[Requirement] The data below must be copied in full and without any change.

[Given information]

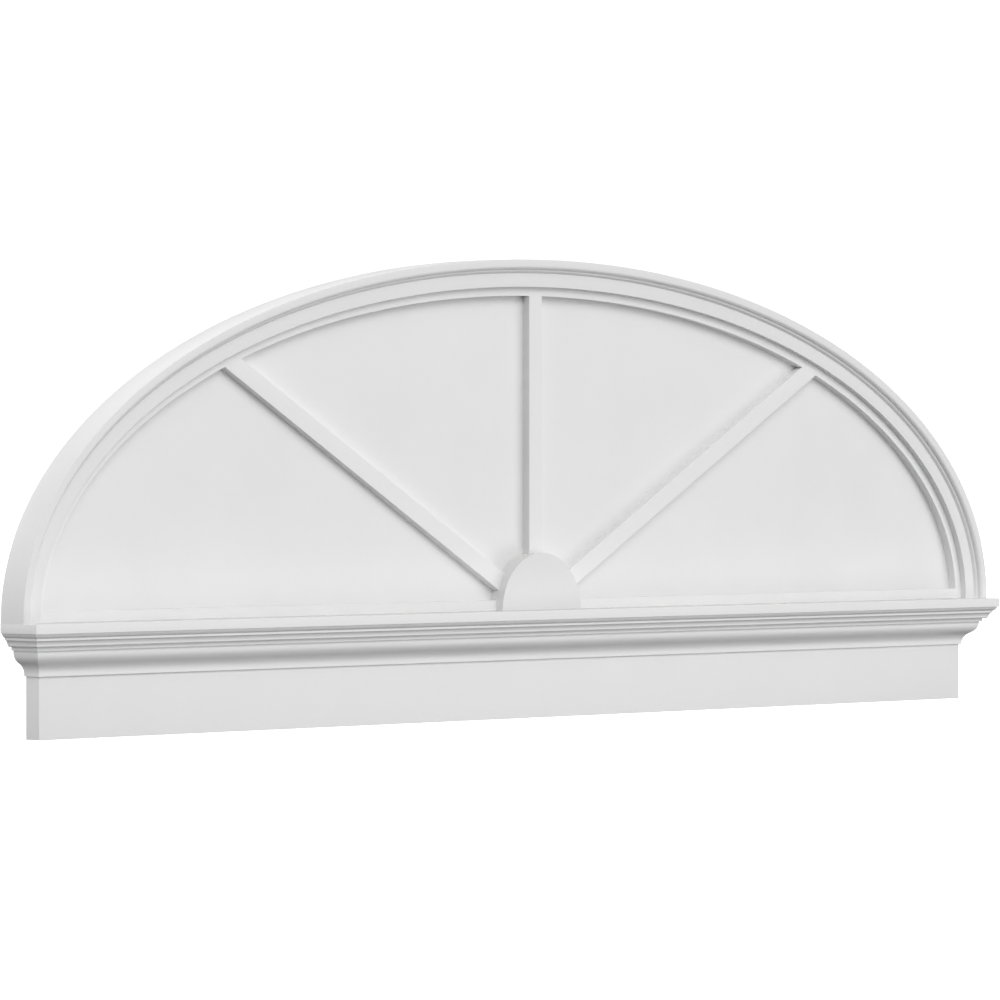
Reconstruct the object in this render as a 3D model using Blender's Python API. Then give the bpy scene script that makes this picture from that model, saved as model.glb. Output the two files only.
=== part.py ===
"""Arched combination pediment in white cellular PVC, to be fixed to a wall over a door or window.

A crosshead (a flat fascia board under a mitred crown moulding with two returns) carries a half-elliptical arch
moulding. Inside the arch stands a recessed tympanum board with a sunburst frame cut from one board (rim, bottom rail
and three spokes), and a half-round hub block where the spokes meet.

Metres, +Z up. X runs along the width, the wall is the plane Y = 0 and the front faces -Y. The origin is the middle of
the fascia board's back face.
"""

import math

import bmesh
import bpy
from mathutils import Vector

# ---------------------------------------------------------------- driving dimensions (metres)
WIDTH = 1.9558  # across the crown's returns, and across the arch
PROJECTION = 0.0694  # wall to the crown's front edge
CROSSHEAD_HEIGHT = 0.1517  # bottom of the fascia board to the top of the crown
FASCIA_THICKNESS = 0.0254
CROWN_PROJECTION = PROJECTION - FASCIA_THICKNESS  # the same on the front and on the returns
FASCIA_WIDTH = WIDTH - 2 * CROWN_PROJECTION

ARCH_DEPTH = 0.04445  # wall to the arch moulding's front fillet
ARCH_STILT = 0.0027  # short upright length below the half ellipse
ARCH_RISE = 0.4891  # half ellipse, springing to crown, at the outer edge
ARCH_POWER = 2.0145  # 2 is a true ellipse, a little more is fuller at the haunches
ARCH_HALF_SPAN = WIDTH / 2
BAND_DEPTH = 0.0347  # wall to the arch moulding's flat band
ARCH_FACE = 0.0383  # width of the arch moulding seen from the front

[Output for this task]
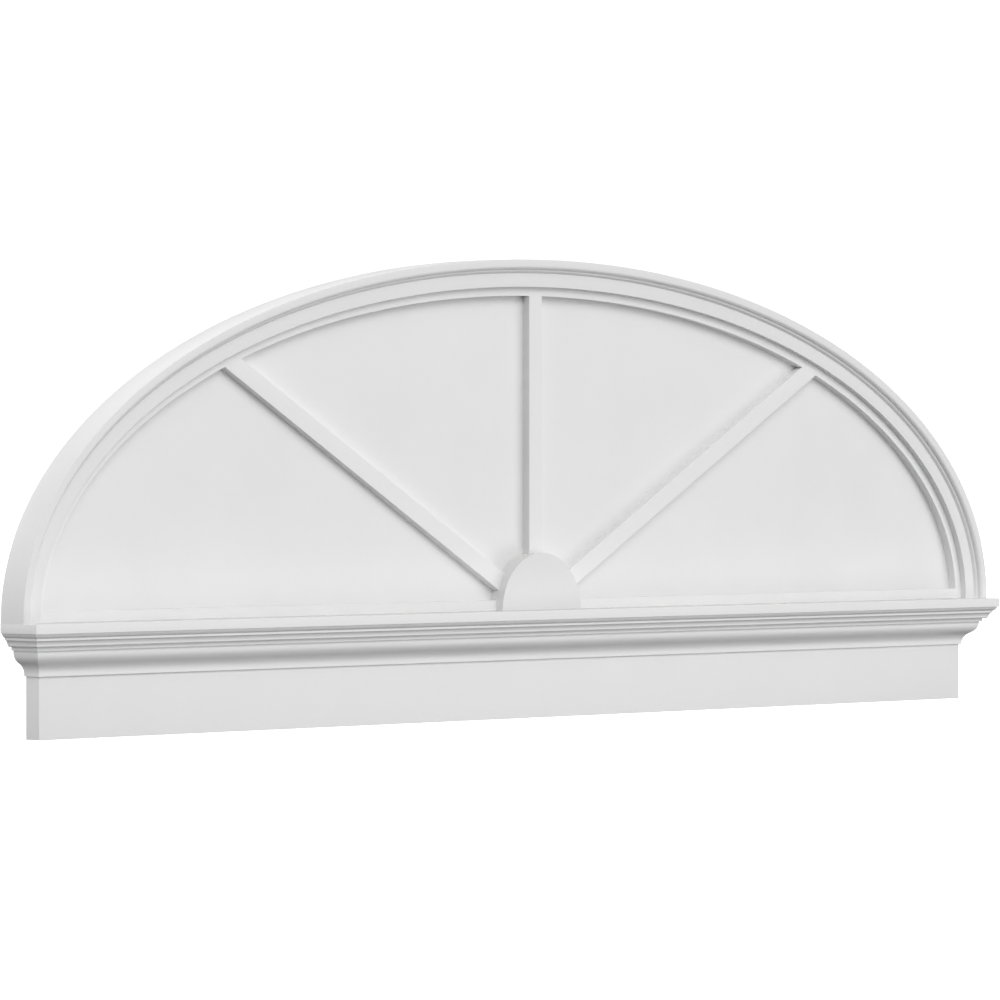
Reconstruct the object in this render as a 3D model using Blender's Python API. Then give the bpy scene script that makes this picture from that model, saved as model.glb. Output the two files only.
=== part.py ===
"""Arched combination pediment in white cellular PVC, to be fixed to a wall over a door or window.

A crosshead (a flat fascia board under a mitred crown moulding with two returns) carries a half-elliptical arch
moulding. Inside the arch stands a recessed tympanum board with a sunburst frame cut from one board (rim, bottom rail
and three spokes), and a half-round hub block where the spokes meet.

Metres, +Z up. X runs along the width, the wall is the plane Y = 0 and the front faces -Y. The origin is the middle of
the fascia board's back face.
"""

import math

import bmesh
import bpy
from mathutils import Vector

# ---------------------------------------------------------------- driving dimensions (metres)
WIDTH = 1.9558  # across the crown's returns, and across the arch
PROJECTION = 0.0694  # wall to the crown's front edge
CROSSHEAD_HEIGHT = 0.1517  # bottom of the fascia board to the top of the crown
FASCIA_THICKNESS = 0.0254
CROWN_PROJECTION = PROJECTION - FASCIA_THICKNESS  # the same on the front and on the returns
FASCIA_WIDTH = WIDTH - 2 * CROWN_PROJECTION

ARCH_DEPTH = 0.04445  # wall to the arch moulding's front fillet
ARCH_STILT = 0.0027  # short upright length below the half ellipse
ARCH_RISE = 0.4891  # half ellipse, springing to crown, at the outer edge
ARCH_POWER = 2.0145  # 2 is a true ellipse, a little more is fuller at the haunches
ARCH_HALF_SPAN = WIDTH / 2
BAND_DEPTH = 0.0347  # wall to the arch moulding's flat band
ARCH_FACE = 0.0383  # width of the arch moulding seen from the front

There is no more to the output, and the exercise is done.